Binary neural network leverages the $Sign$ function to binarize real values, and its non-derivative property inevitably brings huge gradient errors during backpropagation. Although many hand-designed soft functions have been proposed to approximate gradients, their mechanism is not clear and there are still huge performance gaps between binary models and their full-precision counterparts. To address this, we propose to tackle network binarization as a binary classification problem and use a multi-layer perceptron (MLP) as the classifier. The MLP-based classifier can fit any continuous function theoretically and is adaptively learned to binarize networks and backpropagate gradients without any specific soft function.
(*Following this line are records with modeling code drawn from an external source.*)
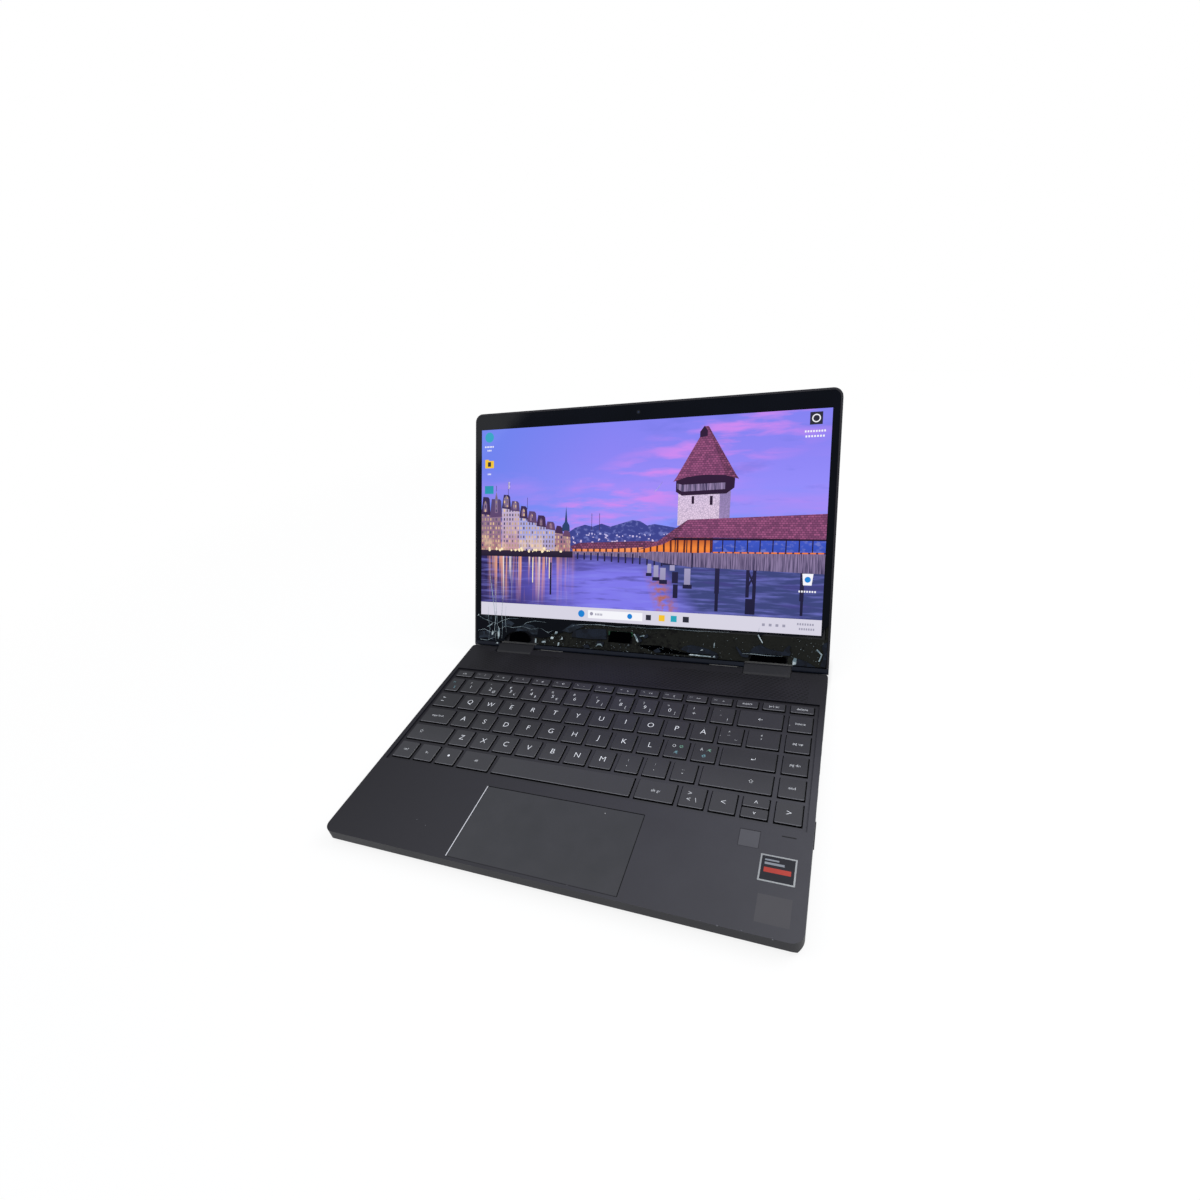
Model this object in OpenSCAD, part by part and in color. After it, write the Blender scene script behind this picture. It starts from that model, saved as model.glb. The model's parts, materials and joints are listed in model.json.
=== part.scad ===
// Folding laptop, standing open, with the lower part of its cover glass broken.
// Origin: middle of the rear foot's sole. +X is to the right of a person in
// front of it, +Y to the back, +Z up. Lengths are in millimetres.

/* [Body] */
// Width of the base and of the lid
body_w = 306.8; // [300:0.2:380]
// Lower hinge shaft to the front edge, and upper shaft to the lid's top edge
hinge_to_front = 206.4; // [200:0.2:260]
// Thickness of the base without its feet
base_t = 9.8; // [9.8:0.1:14]
// Thickness of the lid
lid_t = 4.5; // [4.5:0.1:6]
// Radius of the corners seen from above
corner_r = 7; // [4:0.5:10]
// Sheet thickness of the base's two shells
shell_t = 1.1; // [0.9:0.1:1.2]
// Height of the side's sloped lower part
side_slope_h = 3.2; // [2:0.1:4]
// How far the side slopes in
side_slope_in = 4; // [2:0.1:5]
// Height of the front's sloped lower part
front_slope_h = 2.4; // [1.5:0.1:3]
// How far the front slopes in
front_slope_in = 1.8; // [1:0.1:2.2]

/* [Hinge] */
// Angle between the deck and the screen as it stands
open_angle = 119.3; // [60:0.1:150]
// Gap between the deck and the glass when shut
shut_gap = 0.5; // [0.4:0.1:1]
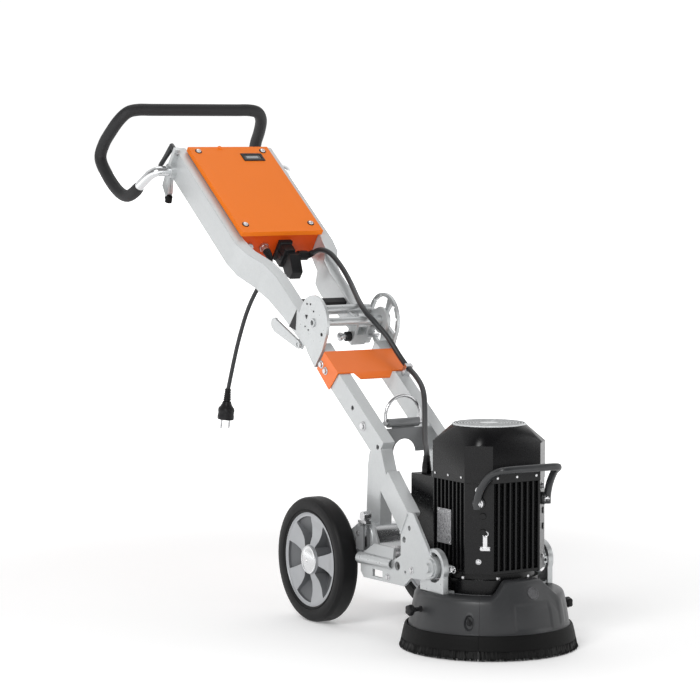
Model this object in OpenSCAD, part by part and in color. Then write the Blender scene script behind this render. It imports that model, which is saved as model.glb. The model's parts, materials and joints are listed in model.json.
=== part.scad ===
// Walk-behind single-disc concrete grinder, folding frame.
// Y is measured from the spindle axis towards the operator; the floor is Z = 0.

/* [Grinding head] */
// Radius of the brush skirt where it meets the floor
skirt_r = 171; // [165:1:176]
// Outer radius of the dust cover at its lower edge
cover_low_r = 155; // [150:1:158]
// Outer radius of the dust cover at its shoulder
cover_top_r = 143; // [140:1:146]
// Height of the cover's shoulder above the floor
cover_top_z = 112; // [108:1:114]
// Half angle of the removable front cover, degrees from straight ahead
front_half_angle = 41; // [30:1:45]
// Radius of the grinding disc
disc_r = 139; // [120:1:142]

/* [Motor] */
// Distance from the motor axis to each of the four fin faces
motor_flat = 91; // [86:1:94]
// Half width of each fin face
motor_flat_half = 54; // [48:1:58]
// Height of the fan cowl's lower edge
cowl_low_z = 323; // [315:1:330]
// Height of the motor's flat top
cowl_top_z = 425; // [415:1:435]

/* [Frame] */
// Slope of the handle frame from the floor, degrees
slope = 36.5; // [30:0.5:42]
// Distance of the fold axis behind the spindle
hinge_y = 505; // [495:1:515]
// Height of the fold axis
hinge_z = 590; // [580:1:600]
// Outer half width of the lower rails
rail_half = 80; // [76:1:84]
// Width of a rail's section
rail_w = 27; // [22:1:30]
// Outer half width of the upper rails beside the control box
upper_half = 121; // [118:1:124]
// Radius of the fold discs
fold_disc_r = 56; // [52:1:60]

/* [Wheels] */
// Wheel radius
wheel_r = 125; // [120:1:130]
// Distance of the wheel axle behind the spindle
axle_y = 401; // [396:1:410]
// Outer face of each tyre from the centre line
wheel_out = 161; // [159:1:165]
// Width of each tyre
tyre_w = 43; // [38:1:44]

/* [Control box] */
// Width of the lid
lid_w = 198; // [190:1:200]
// Where the box starts along the slope from the fold axis
box_s0 = 320; // [314:1:326]
// Length of the lid along the slope
box_len = 300; // [280:1:305]

/* [Handle] */
// Radius of the handle tube
handle_r = 11; // [10:0.5:12]
// Radius over the grip
grip_r = 13.5; // [13:0.5:15]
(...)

With this view, we further prove experimentally that even a simple linear function can outperform previous complex soft functions. Extensive experiments demonstrate that the proposed method yields surprising performance both in image classification and human pose estimation tasks. Specifically, we achieve 65.7% top-1 accuracy of ResNet-34 on ImageNet dataset, with an absolute improvement of 2.8%. When evaluating on the challenging Microsoft COCO keypoint dataset, the proposed method enables binary networks to achieve a mAP of 60.6 for the first time, on par with some full-precision methods.